Mr. Speaker, the member's excellent presentation regarding Bill C-42 explained the issues rather well.
Fundamentally, the government should be looking at improving security when dealing with air travel. One of the ways to do that is to look at the exposures that we have. The biggest exposure we have right now, according to the Allied Pilots Association, is the trusted shippers program where mail and packages go directly onto airplanes, sit right underneath passengers on the airplane, that are totally unchecked. These thousand-plus people in the trusted shipper program have not really been investigated, have not been checked, but once again, we are ignoring a major exposure at the expense of doing something like this which has questionable value.
When the Americans asked for this legislation, the government should have recognized that in fact there are maybe 100 Canadian flights flying over the United States, but there are 2,000 American flights flying over Canada. The negotiators should have been smart enough to say, “If it is good enough for us to give you the information, then why do you not give us the information?”

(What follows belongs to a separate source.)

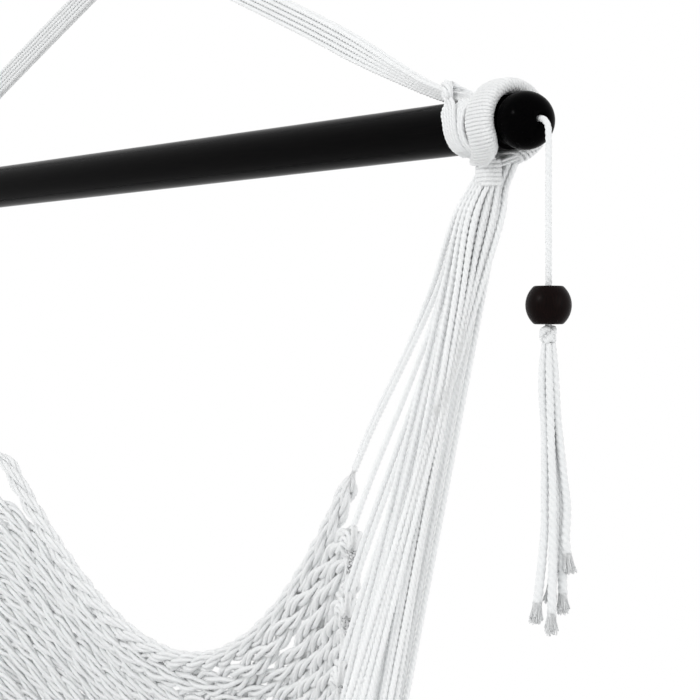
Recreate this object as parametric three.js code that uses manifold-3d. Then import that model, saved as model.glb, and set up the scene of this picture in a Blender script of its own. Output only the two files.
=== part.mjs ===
// Hammock chair: a woven cord seat hung by two fans of cord from a turned wooden bar,
// and the bar hung by two bundles of cord from a steel ring.
// Millimetres. +X runs along the bar, -Y is the front of the chair, +Z is up.
// The origin is the point inside the top of the ring where a hook bears.

import * as THREE from 'three';
import { mergeVertices } from 'three/addons/utils/BufferGeometryUtils.js';
import Module from 'manifold-3d';

const wasm = await Module();
wasm.setup();

// Driving dimensions

const seatGap = 0.3;        // between pieces that touch
const whippingCord = 2.2;   // thickness of the cord wound round the eyes
const whippingGap = 0.55;   // between a winding and what it is wound on
const turnGap = 1.2;        // between two turns of a winding
const cordWidth = 7.8;      // a doubled cord of the seat, its two strands side by side
const cordDepth = 3.9;      // one strand

const ring = {
  wireDiameter: 8,
  innerDiameter: 50,
};

const bar = {
  length: 1016,
  diameter: 32,
  ballDiameter: 34.2,
  neckDiameter: 28.6,
  neckWidth: 7,
  holeDiameter: 6,
  holeDepth: 28,
  holeRounding: 1.4,
  belowHook: 265,
};

// The upper eye, through the ring
const topEye = {
  coreWidth: 9,
  throatWidth: 9,
  coreDepth: 5,
  innerWidth: 24,
  height: 34,
  throatLength: 13,
  throatSlack: 0.8,
  edgeSlack: 0,
  taperLength: 20,
  loops: 9,
  throatLoops: 4,
};

// A suspension bundle, from the upper throat to its hitch on the bar
const bundle = {
  cords: 5,
  width: 17,
  depth: 7,
  throatWidth: 8,
  turnDrop: 7,
  spreadLength: 70,
  slopeDrop: 0.3435,
  landingWidth: 7,
  landingDepth: 10,
  landingLength: 30,
  taperLength: 130,
};

// The hitch that ties a bundle to the bar
const hitch = {
  inset: 69,
  width: 15,
  thickness: 4.2,
  bightReach: 30,
  bightDiameter: 7.5,
  bightRise: 10.5,
};

// A seat eye, round the bar
const seatEye = {
  inset: 40.4,
  coreWidth: 18,
  throatWidth: 10,
  coreDepth: 4.6,
  twist: 0.16,
  throatShift: 16,
  shiftStart: 10,
  throatDrop: 25,
  throatLength: 14,
  throatSlack: 0.8,
  edgeSlack: 0.6,
  taperLength: 22,
  loops: 16,
  throatLoops: 5,
};

// The fan of doubled cords from a seat eye to the side of the seat
const fan = {
  columns: 4,
  rows: 4,
  pitch: 4.7,
  neckLength: 12,
  neckShift: 6.5,
  neckForward: 3.5,
  swellLength: 200,
  pressedShare: 0.52,
};

// Points of the seat's right side, from the top of the back to the front lip: x, y and drop below the bar
const seatSide = [
  [283.5, 12, 203],
  [292, 4, 245],
  [299, -4, 290],
  [319, -35, 487],
  [322, -55, 690],
  [318, -72, 775],
  [312, -108, 768],
  [307, -135, 700],
];

// Points down the middle of the seat, from the top of the back to the front lip: y and drop below the bar
const seatMiddle = [
  [36, 357],
  [66, 430],
  [103, 560],
  [109, 700],
  [82, 830],
  [20, 915],
  [-68, 925],
  [-150, 870],
  [-196, 790],
];

const net = {
  thickness: 9,
  columns: 16,
  firstTipSpacing: 42,
  tuftLength: 24,
  foldDepth: 5,
};

const edgeRope = {
  diameter: 10,
  endInset: 9,
  standOff: 0.8,
};

const tassel = {
  cordDiameter: 4,
  bendRadius: 8,
  reach: 6,
  beadWidth: 26.4,
  beadHeight: 21.8,
  beadFlat: 16.4,
  beadBore: 5.4,
  beadDrop: 95.6,
  knotDiameter: 9.8,
  knotHeight: 11,
  strandDiameter: 4.4,
  gatheredDiameter: 2.9,
  swellLength: 12,
};

// A tassel strand's route: outward, along and down from where it leaves the knot
const strandRoutes = [
  [[2.6, 0, 0], [4.0, 0.5, 26], [5.2, 2.6, 70], [4.6, 6.4, 104], [4.2, 9.2, 127]],
  [[0.8, 2.5, 0], [1.2, 4.6, 28], [0.6, 6.8, 74], [-1.4, 7.6, 116], [-3.2, 8.4, 150]],
  [[-2.1, 1.5, 0], [-4.0, 2.4, 26], [-5.4, 1.6, 70], [-5.2, 0.2, 108], [-5.8, 1.4, 144]],
  [[-2.1, -1.5, 0], [-3.0, -3.9, 28], [-2.6, -4.6, 72], [-4.2, -4.4, 112], [-6.6, -6.4, 155]],
  [[0.8, -2.5, 0], [1.6, -4.4, 26], [1.8, -3.6, 70], [0.8, -4.8, 116], [1.2, -3.6, 161]],
];

// Shares and counts

const valleyShare = 0.72;
const turnShares = [0.12, 0.42];
const notchShare = 0.7;
const flareShare = 1.42;
const bightShares = [[0, 1, 0.02], [0.14, 0.93, 0.4], [0.38, 0.66, 0.74], [0.72, 0.32, 0.96], [1, 0, 1]];
const knotShares = [[0.72, 0], [1, 0.24], [0.86, 0.48], [0.98, 0.72], [0.7, 1]];
const stepsPerLoop = 10;
const windingSides = 5;
const cordSides = 8;
const ringSides = 10;
const neckSides = 12;
const bandSegments = 18;
const barSegments = 28;
const ringSegments = 30;
const ballSteps = 7;
const eyeArcSteps = 6;
const eyeSteps = 26;
const fanSteps = 2;
const bundleSteps = 12;
const bightSteps = 12;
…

The government tells me that is exactly what it is prepared to do. The point is that the Canadian government is not prepared to pay the evidently half a billion dollars in developing the computer system necessary to handle the information. We are prepared to let the Americans foot the bill for the computer system. We are going to give them the information so they can keep it and for what purpose? There is absolutely no proof we are going to get any tangible results out of this. There are just more questions.
The Liberal Party should be asking more questions about this rather than blindly following the government, as it does with this bill and many other bills in this House.